Yeah I don't get why some people just won't give them the bidet... seems strange to me!

I was just gonna say that... what's the big deal?

I don't know. Honestly I have no idea why someone would be so upset about doing something for their fiance who moved half way around the world to be with her. Maybe it's a controlling issue?

Oh I wanted to add that Hicham doesn't care about Arabic channels but he does looove to see his favorite soccer team when he can.

I guess we can just ask!

shannon what is the big deal with the bidet? If Samir wants one are you going to get one?

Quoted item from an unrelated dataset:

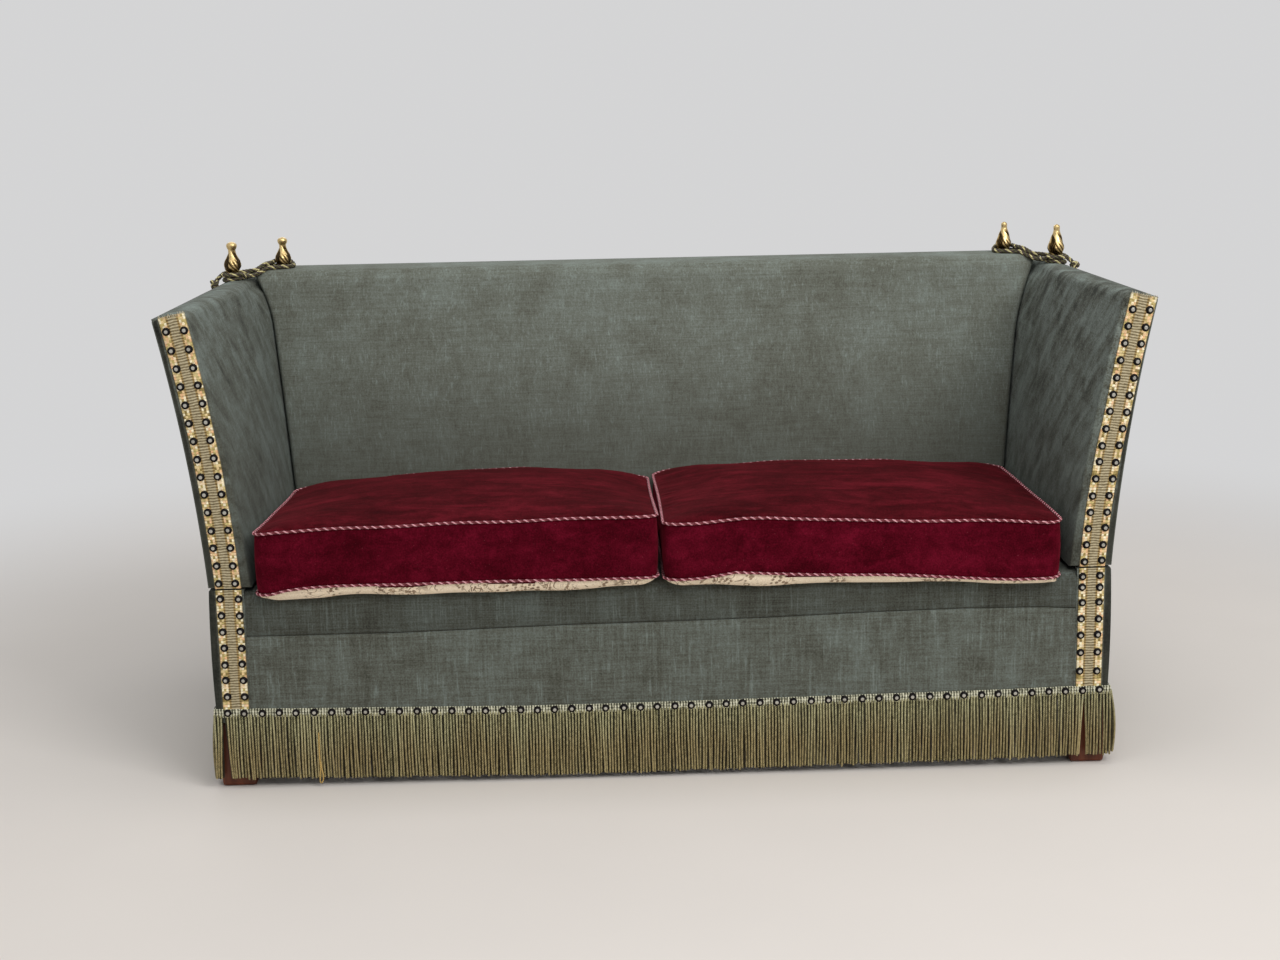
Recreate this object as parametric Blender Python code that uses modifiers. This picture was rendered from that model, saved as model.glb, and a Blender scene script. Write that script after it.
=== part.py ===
"""Two-seat settee: hinged arms tied to the back by cords, loose cushions, banded edges and a fringed base.

Metres, +Z up, front towards -Y. Places are measured back from the fabric's front plane, which
lies at FRONT_Y, so that the origin is the middle of the floor under the settee.
"""

import math

import bmesh
import bpy
from mathutils import Matrix, Vector

# Driving dimensions of the whole
BASE_HALF_WIDTH = 0.779
BASE_DEPTH = 0.660
SEAM_HEIGHT = 0.360
BACK_HEIGHT = 0.848
ARM_FRONT_DROP = 0.022
ARM_REAR_DROP = 0.020
ARM_FRONT_HEIGHT = BACK_HEIGHT - ARM_FRONT_DROP
ARM_REAR_HEIGHT = BACK_HEIGHT - ARM_REAR_DROP
BACK_LEAN = 0.040
BACK_REACH = BASE_DEPTH + BACK_LEAN
CUSHION_OVERHANG = 0.035
FRONT_Y = (CUSHION_OVERHANG - BACK_REACH) / 2
SIDES = (("left", -1), ("right", 1))

# Clearances and coverings
GAP = 0.0003
OVERRUN = 0.010
JOIN = 0.001
COVER = 0.0045
SEAM_HALF_GAP = 0.0015
EDGE_ROUND = 0.0015
RAIL_ROUND = 0.003

# Base frame
FOOT_WIDTH = 0.061
FOOT_HEIGHT = 0.120
FOOT_SETBACK = 0.008
FOOT_INSET = 0.0004
FOOT_ROUND = 0.006
POST_WIDTH = 0.028
RAIL_DROP = 0.030
RAIL_TOP = SEAM_HEIGHT - RAIL_DROP
POST_DROP = 0.030
POST_HEIGHT = RAIL_TOP - POST_DROP
RAIL_THICK = 0.028
STRETCHER_WIDTH = 0.045
STRETCHER_DROP = 0.080
WEB_WIDTH = 0.050
WEB_THICK = 0.0022
WEB_COUNT = 9
CROSS_WEB_COUNT = 4
CROSS_WEB_FIRST = 0.100
CROSS_WEB_END = 0.200
CROSS_WEB_PITCH = (BASE_DEPTH - CROSS_WEB_END - CROSS_WEB_FIRST) / (CROSS_WEB_COUNT - 1)
DUST_THICK = 0.0015
SILL_INSET = 0.009
SILL_WIDTH = 0.0508
SILL_OUTER = BASE_HALF_WIDTH - SILL_INSET
SILL_INNER = SILL_OUTER - SILL_WIDTH

# Seat deck and border
LIP_DROP = 0.086
LIP_HEIGHT = SEAM_HEIGHT - LIP_DROP
LIP_GAP = 0.0008
LIP_ROUND = 0.018
LIP_STEPS = 5
DECK_DROP = 0.0065
DECK_TOP = SEAM_HEIGHT - DECK_DROP
DECK_END = 0.1145
DECK_DEPTH = BASE_DEPTH - DECK_END
BORDER_HALF_WIDTH = SILL_INNER - JOIN
REAR_INSET = 0.0795
REAR_HALF_WIDTH = BASE_HALF_WIDTH - REAR_INSET

# Bands and fringe
BAND_THICK = 0.002
BAND_WIDTH = 0.045
BAND_INSET = 0.0125
HEADER_TOP = 0.1455
HEADER_HEIGHT = 0.0125
HEADER_THICK = 0.003
FRINGE_BOTTOM = 0.0195
FRINGE_THICK = 0.0065
FRINGE_RIB = 0.0018
FRINGE_PITCH = 0.0105
RIB_shares = ((0.12, 0), (0.5, 1), (0.88, 0))
FRINGE_SWAY = 0.0008
FRINGE_SWAY_LENGTH = 0.170

# Arms
ARM_END = 0.005
ARM_LENGTH = BASE_DEPTH - ARM_END
ARM_FLARE_FRONT = 0.065
ARM_FLARE_REAR = 0.036
CURVE_FRONT_share = 0.55
CURVE_REAR_share = 0.25
ARM_FOOT_THICK_FRONT = 0.074
ARM_FOOT_THICK_REAR = 0.079
ARM_TOP_THICK_FRONT = 0.057
ARM_TOP_THICK_REAR = 0.069
ARM_CROWN = 0.007
ARM_ROLL = 0.012
ARM_BOARD = 0.028
ARM_TOP_STUFFING = 0.018
ARM_TOP_LAP = 0.006
WINDOW_FRONT = 0.090
WINDOW_END = 0.155
WINDOW_REAR = ARM_LENGTH - WINDOW_END
ARM_CROWN_END = WINDOW_REAR
WINDOW_LOW_share = 0.13
WINDOW_HIGH_share = 0.81
ARM_STATIONS = 8
FACE_STEPS = 6
ROLL_STEPS = 3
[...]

it would be like us going to visit or SO's and them saying "ewwww you don't use a bidet?? that's so weird... youre gonna have to get used to it, because I don't want toilet paper in my bathroom!!"

come onnnnnnnnnn

I have to quit laughing and add my 2cents.

in pakistan my husband provided TP for me. sooooooo why not provide his watering deal.

as far as pakistani TV. My husband dont watch bollywood. he cant stand it.

he gets HBO in pakistan. I have lived in other countries and I certainly rember me adjusting to American life - that will add to how my Bingo will adjust.

my added advise is 2 things..

1... if he wanna go to see his family allow him to - not be bychen about it!

2... allow him to make phone calls to his family- dont treat him like a kid!

I have seen couples argue no matter what country you are from- about those 2 things! one thing when I lived overseas when I wanted to be home for 2 or 3 months I was given that opportunity. I certainly will encourage that to my husband.